>>
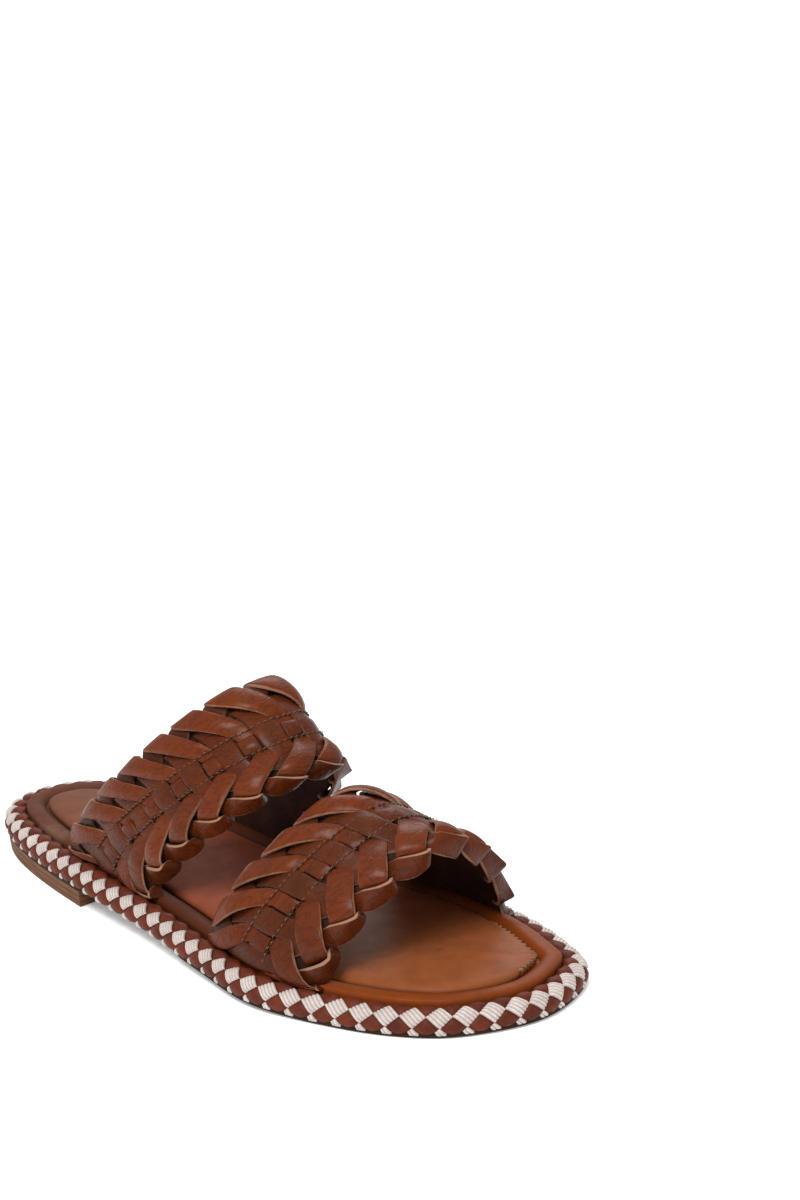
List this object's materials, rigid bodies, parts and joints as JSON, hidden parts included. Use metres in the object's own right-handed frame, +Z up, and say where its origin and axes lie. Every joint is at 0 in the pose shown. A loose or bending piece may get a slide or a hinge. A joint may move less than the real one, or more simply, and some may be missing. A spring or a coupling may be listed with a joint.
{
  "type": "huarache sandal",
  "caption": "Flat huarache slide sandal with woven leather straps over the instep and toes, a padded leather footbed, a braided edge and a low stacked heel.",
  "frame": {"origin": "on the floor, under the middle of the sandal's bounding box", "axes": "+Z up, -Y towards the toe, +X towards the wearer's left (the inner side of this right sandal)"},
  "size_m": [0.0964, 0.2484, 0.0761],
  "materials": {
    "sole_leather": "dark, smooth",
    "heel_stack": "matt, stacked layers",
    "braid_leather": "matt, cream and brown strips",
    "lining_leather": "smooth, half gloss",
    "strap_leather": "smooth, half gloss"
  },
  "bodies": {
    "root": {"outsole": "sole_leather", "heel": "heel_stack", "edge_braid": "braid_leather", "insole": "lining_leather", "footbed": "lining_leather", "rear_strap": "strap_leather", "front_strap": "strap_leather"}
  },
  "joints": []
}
<<
## WHAT THIS TASK INVOLVES
Your task is to repeat the data exactly, with nothing left out.

## PROBLEM SOLUTION
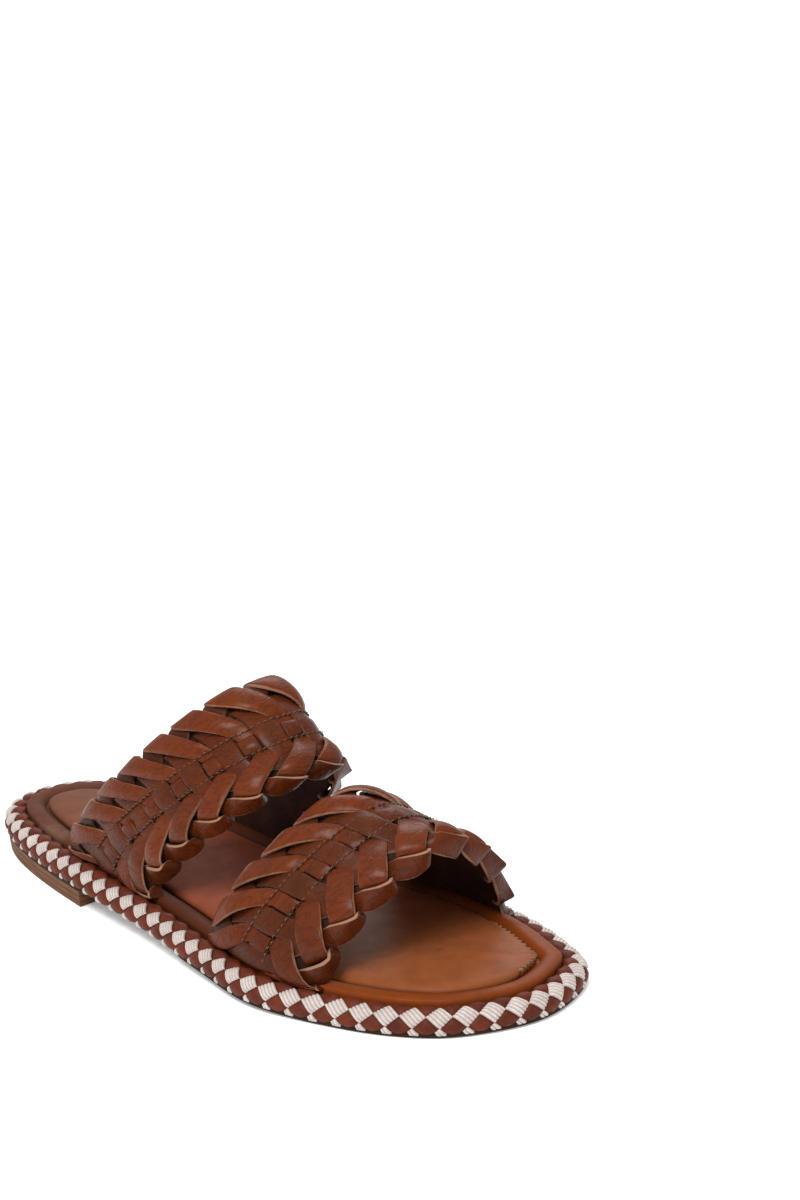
List this object's materials, rigid bodies, parts and joints as JSON, hidden parts included. Use metres in the object's own right-handed frame, +Z up, and say where its origin and axes lie. Every joint is at 0 in the pose shown. A loose or bending piece may get a slide or a hinge. A joint may move less than the real one, or more simply, and some may be missing. A spring or a coupling may be listed with a joint.
{
  "type": "huarache sandal",
  "caption": "Flat huarache slide sandal with woven leather straps over the instep and toes, a padded leather footbed, a braided edge and a low stacked heel.",
  "frame": {"origin": "on the floor, under the middle of the sandal's bounding box", "axes": "+Z up, -Y towards the toe, +X towards the wearer's left (the inner side of this right sandal)"},
  "size_m": [0.0964, 0.2484, 0.0761],
  "materials": {
    "sole_leather": "dark, smooth",
    "heel_stack": "matt, stacked layers",
    "braid_leather": "matt, cream and brown strips",
    "lining_leather": "smooth, half gloss",
    "strap_leather": "smooth, half gloss"
  },
  "bodies": {
    "root": {"outsole": "sole_leather", "heel": "heel_stack", "edge_braid": "braid_leather", "insole": "lining_leather", "footbed": "lining_leather", "rear_strap": "strap_leather", "front_strap": "strap_leather"}
  },
  "joints": []
}